Since joining Mainstream, Sweeney has learned the complexities of the AFEs. “You could buy into an AFE, then a year later the operator went and got permission for four more wells on the same site. They come back to the investor and ask if the investor wants to be involved, and if the answer is yes, they have to invest four times as much as they previously thought.”

Most non-institutional investors can’t keep up with that pace, he says. One of the main aspects of Mainstream that Sweeney is interested in is a plan to gain a larger investor base. The idea was to start with a group of high-dollar investors to gain more access to the Bakken, “and then open up subsequent investment opportunities so people could put in smaller amounts of $100 or $200 so we could have thousands of investors each with a smaller stake,” he says. “I would have loved to have had Mainstream a few years ago.”

Although Anderson believes infill drilling is making it harder for smaller investors to participate in the Bakken, there is evidence that if investors can purchase leaseholds for spacing units complete with AFEs and four-well drilling programs, there is a bright future or a return on investment by 2020. The North Dakota Department of Mineral Resources has already permitted roughly 2,000 wells in 2014. Through 2019, the DMR has permitted almost another 6,000 wells. In 2014, 403 permits were approved on 1,280-acre spacing units that will have four wells, a number nearly double the next closest well permit. The second closest permit type totals 202 permits approved for 1,280-spacing units for 7 wells.

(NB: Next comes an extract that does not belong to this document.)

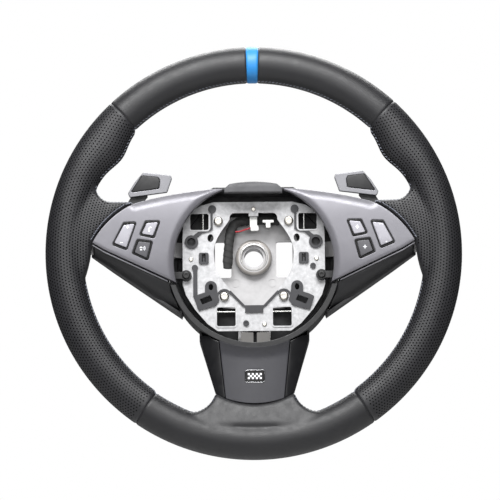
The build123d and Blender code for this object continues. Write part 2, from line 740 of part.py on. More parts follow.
def lower_spoke_rear_cover():
    """Black shell behind the lower spoke, open at the front."""
    side = Polyline((50.2, -70.0), (50.2, -80.0), (36.0, -128.0))
    base = ThreePointArc((36.0, -128.0), (0, -138.5), (-36.0, -128.0))
    rest = Polyline((-36.0, -128.0), (-50.2, -80.0), (-50.2, -70.0), (50.2, -70.0))
    face = make_face(side + base + rest)
    hub = disc(0, WELL_CENTRE_Z, WELL_R + WELL_WALL + HUB_GAP)
    rear = [(-12, -60), (-20, -84), (-33, -112), (-46, -140)]
    deeper = [(y - SHELL_T, z) for y, z in rear]
    outer = Plane.YZ * Polygon(*rear, (-47, -140), (-47, -60), align=None)
    outer = extrude(outer, amount=60, both=True)
    inner = Plane.YZ * Polygon(*deeper, (-60, -140), (-60, -60), align=None)
    inner = extrude(inner, amount=60, both=True)
    body = slab(face - hub, -10, -60) & outer
    hollow = slab(offset(face, amount=-2.2), -10, -70) & inner
    return body - hollow - both(lower_arm(ARM_GAP))


def badge_frame():
    """Black badge frame in the centre panel."""
    outer = rect(*BADGE, *BADGE_FRAME, r=1.8)
    inner = rect(*BADGE, BADGE_INSERT[0] + 0.1, BADGE_INSERT[1] + 0.1, r=0.9)
    return slab(outer, -62.5, LOWER_FACE_Y - 0.9) - slab(inner, BADGE_FLOOR_Y, -80)


def badge_plate():
    """Plain insert of the badge."""
    return slab(rect(*BADGE, *BADGE_INSERT, r=0.8), BADGE_FLOOR_Y, LOWER_FACE_Y - 0.5)


# Paddles -----------------------------------------------------------------------


def paddle_pad_outline():
    """Thumb pad outline, right side."""
    return poly((102.5, 73.9), (87.3, 72.3), (85.8, 69.4), (86.7, 61.8), (113.0, 58.2), r=0.9)


def paddle_frame_right():
    """Silver paddle frame with the pad's pocket."""
    outline = poly((101.1, 77.0), (75.6, 74.0), (74.9, 71.0), (79.3, 58.2), (113.7, 53.6),
                   (115.4, 57.6), (108.6, 68.4), r=1.2)
    body = slab(outline, *PADDLE_Y)
    body = fillet(body.faces().sort_by(Axis.Y)[0].edges(), 0.7)
    return body - slab(paddle_pad_outline(), PADDLE_Y[1] + PAD_POCKET, -60)


def paddle_pad_right():
    """Black thumb pad that fills the frame's pocket."""
    pad = slab(paddle_pad_outline(), PADDLE_Y[1] + PAD_POCKET, PADDLE_Y[1] - PAD_PROUD)
    return fillet(pad.faces().sort_by(Axis.Y)[0].edges(), 0.6)


def paddle_lever_right():
    """Black lever from the pivot to the back of the paddle."""
    stem = poly((97.5, 66.0), (97.5, 54.6), (107.0, 44.5), (LEVER_X[0], PIVOT_Z),
                (LEVER_X[1], PIVOT_Z), (120.5, 42.0), (112.5, 54.8), (108.0, 64.0), r=0.8)
    arm = slab(stem, -37.6, PADDLE_Y[0])
    hub = rod_x(*LEVER_X, PIVOT_Y, PIVOT_Z, LEVER_HUB_R)
    return arm + hub - rod_x(90, 140, PIVOT_Y, PIVOT_Z, PIN_R + PIN_CLEARANCE)


def paddle_bracket_right():
    """Steel fork on the arm that carries the paddle's pin."""
    left, right = LEVER_X[0] - EAR_GAP - EAR_T, LEVER_X[1] + EAR_GAP + EAR_T
    base = block(left, right, -44.5, -36, ARM_Z[1], ARM_Z[1] + 2.4)
    body = base
    for start in (left, right - EAR_T):
        ear = slab(rect(start + EAR_T / 2, 22.5, EAR_T, 17.0), -35.4, -44.6)
        body = body + ear
    body = body - side_arm()
    return body - rod_x(90, 140, PIVOT_Y, PIVOT_Z, PIN_R)


def paddle_pins():
    """Two pivot pins, held in the forks."""
    left, right = LEVER_X[0] - EAR_GAP - EAR_T, LEVER_X[1] + EAR_GAP + EAR_T
    return both(rod_x(left - 0.6, right + 0.6, PIVOT_Y, PIVOT_Z, PIN_R))


# Wiring ------------------------------------------------------------------------


def harness():
    """Taped wire bundle that crosses the hub and runs down beside the boss."""
    path = FilletPolyline((24, -25.5, 34.0), (-13, -25.5, 36.6), (-23.4, -29.5, 23),
                          (-24.2, -29.5, -11), radius=11)
    return sweep(Plane(origin=path @ 0, z_dir=path % 0) * Circle(HARNESS_R), path=path)


def red_wire():
    """Thin lead from the bundle to the white connector."""
    path = FilletPolyline((-17.4, -30.3, 23.2), (-13.8, -31.2, 22.8), (-8.2, -32.6, 24.6),
                          (-2.9, -33.6, 26.0), radius=3)
    return sweep(Plane(origin=path @ 0, z_dir=path % 0) * Circle(RED_WIRE_R), path=path)


def white_connector():
    """White spade connector that hangs from the plate's tongue."""
    strap = slab(rect(0, 31.2, 6.6, 9.6, r=0.8), -32.6, -36.2)
    return strap + slab(rect(1.0, 25.6, 7.2, 4.6, r=0.9), -31.6, -36.8)


def retainer_clip():
    """Small metal clip that reaches from the floor over the bundle."""
    leg = slab(rect(13.5, 27.6, 4.0, 1.4), FLOOR_Y[1], -31.8)
    return leg + slab(rect(13.5, 30.2, 4.0, 6.6) + rect(13.5, 32.6, 10.0, 2.2, r=0.5), -30.9, -31.8)


# Export ------------------------------------------------------------------------


def both_sides(name, build):
    """Two nodes: the right-hand part and its mirror image."""
    right = build()
    return {name + "_right": right, name + "_left": mirrored(right)}


def main():
    """Build every node and write its STEP file."""
    nodes = {
        "armature": armature(),
        "rim_core": rim_core(),
        "rim_foam": rim_foam(),
        "leather_centre_stripe": leather_centre_stripe(),
        "leather_bottom": leather_bottom(),
        "rear_cover": rear_cover(),
        "hub_shroud": hub_shroud(),
        "top_pad": top_pad(),
        "connector_blocks": connector_blocks(),
        "airbag_plate": airbag_plate(),
        "insulator_lower": insulator_lower(),
        "airbag_guides": airbag_guides(),
        "plate_plugs": plate_plugs(),
        "plate_rivets": plate_rivets(),
        "plate_screws": plate_screws(),
        "trim_screws": trim_screws(),
        "latch_wire_lower": latch_wire_lower(),
        "lower_spoke_cover": lower_spoke_cover(),
        "lower_spoke_flanks": lower_spoke_flanks(),
        "lower_spoke_rear_cover": lower_spoke_rear_cover(),
        "badge_frame": badge_frame(),
        "badge_plate": badge_plate(),
        "paddle_pins": paddle_pins(),
        "harness": harness(),
        "red_wire": red_wire(),
        "white_connector": white_connector(),
        "retainer_clip": retainer_clip(),
    }
    paired = {
        "leather_top": leather_top_right,
        "leather_grip": leather_grip_right,
        "insulator_upper": insulator_upper_right,
        "latch_wire": latch_wire_right,
        "spoke_trim": spoke_trim_right,
        "button_bezels": button_bezels_right,
        "switch_housing": switch_housing_right,
        "undercover": undercover_right,
        "spoke_rear_cover": spoke_rear_cover_right,
        "paddle_frame": paddle_frame_right,
        "paddle_pad": paddle_pad_right,
        "paddle_lever": paddle_lever_right,
        "paddle_bracket": paddle_bracket_right,
        "rocker": rocker_right,
        "button_upper": lambda: control_cap(BUTTON_UPPER),
        "button_lower": lambda: control_cap(BUTTON_LOWER),
    }
    for name, build in paired.items():
        nodes.update(both_sides(name, build))
    os.makedirs("parts", exist_ok=True)
    for name, shape in nodes.items():
        export_step(shape, f"parts/{name}.step")
        box = shape.bounding_box()
        print(name, len(shape.solids()), "solids", box.min, box.max)


if __name__ == "__main__":
    main()
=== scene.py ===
"""Looks of a leather-bound car steering wheel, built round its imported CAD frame.

Everything is in metres: +X to the driver's right, +Y away from the driver along the
column, +Z to twelve o'clock, with the origin at the rear face of the hub boss.
"""

import logging
import math
from dataclasses import dataclass, field
from enum import Enum
from typing import Callable, Iterable, Sequence

import bmesh
import bpy
import numpy as np
from mathutils import Matrix, Vector
from mathutils.bvhtree import BVHTree


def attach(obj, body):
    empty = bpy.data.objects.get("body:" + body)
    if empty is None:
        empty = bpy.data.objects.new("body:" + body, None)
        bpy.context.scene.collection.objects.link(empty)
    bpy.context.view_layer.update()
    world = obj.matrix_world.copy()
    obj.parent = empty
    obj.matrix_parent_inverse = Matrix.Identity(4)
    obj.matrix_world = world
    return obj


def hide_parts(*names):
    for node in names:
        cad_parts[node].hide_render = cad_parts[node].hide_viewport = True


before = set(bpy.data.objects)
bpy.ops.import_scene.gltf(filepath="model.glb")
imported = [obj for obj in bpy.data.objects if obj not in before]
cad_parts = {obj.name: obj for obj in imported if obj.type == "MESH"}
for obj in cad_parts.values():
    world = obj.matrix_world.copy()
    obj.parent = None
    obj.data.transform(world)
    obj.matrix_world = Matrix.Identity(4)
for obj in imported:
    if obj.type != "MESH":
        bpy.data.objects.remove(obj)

LOG = logging.getLogger("wheel")
MM = 0.001
ROOT_BODY = "wheel"
Point = tuple[float, float]
Colour = tuple[float, float, float]
Spot = tuple[Vector, Vector, Vector]  # position, normal and direction
Surface = Callable[[np.ndarray, np.ndarray], np.ndarray]  # depth at x and z


# Finishes ----------------------------------------------------------------------


class Grain(Enum):
    """Kinds of surface relief a finish can carry."""

    LEATHER = "leather"
    PAINT = "paint"
    MOULDED = "moulded"
    CAST = "cast"
    ZINC = "zinc"
    TAPE = "tape"
    TURNED = "turned"


@dataclass(frozen=True)
class Finish:
    """A surface finish of one of the wheel's materials.

    Args:
        name: the material's name.
        colour: linear base colour.
        roughness: middle roughness.
        metallic: 0 for paint, leather and plastic, 1 for bare metal.
        grain: kind of relief.
        grain_size: size of one grain in metres.
        relief: height of the relief in metres.
        tone: share by which the colour varies.
        coat: strength of a clear top layer.
        sheen: strength of the soft edge glow.
        gloss: strength of the clear reflection.
    """

    name: str
    colour: Colour
    roughness: float
    metallic: float = 0.0
    grain: Grain = Grain.MOULDED
    grain_size: float = 0.0006
    relief: float = 0.00002
    tone: float = 0.12
    coat: float = 0.0
    sheen: float = 0.0
    gloss: float = 0.5

    def material(self) -> bpy.types.Material:
        """Give the finish's material, made the first time it is asked for."""
        found = bpy.data.materials.get(self.name)
        return found or FinishBuilder(self).build()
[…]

Regardless of the well count or the number of wells per pad, Mainstream offers a clear example of an investment company that is taking advantage of the start of the infill drilling phase in the Williston Basin. For Anderson, his team of oilfield veterans keeps his sights set on new investments. “The opportunity we have here, the scope and scale, is very exciting. This is a long-term play and it is going to be around for a long time.”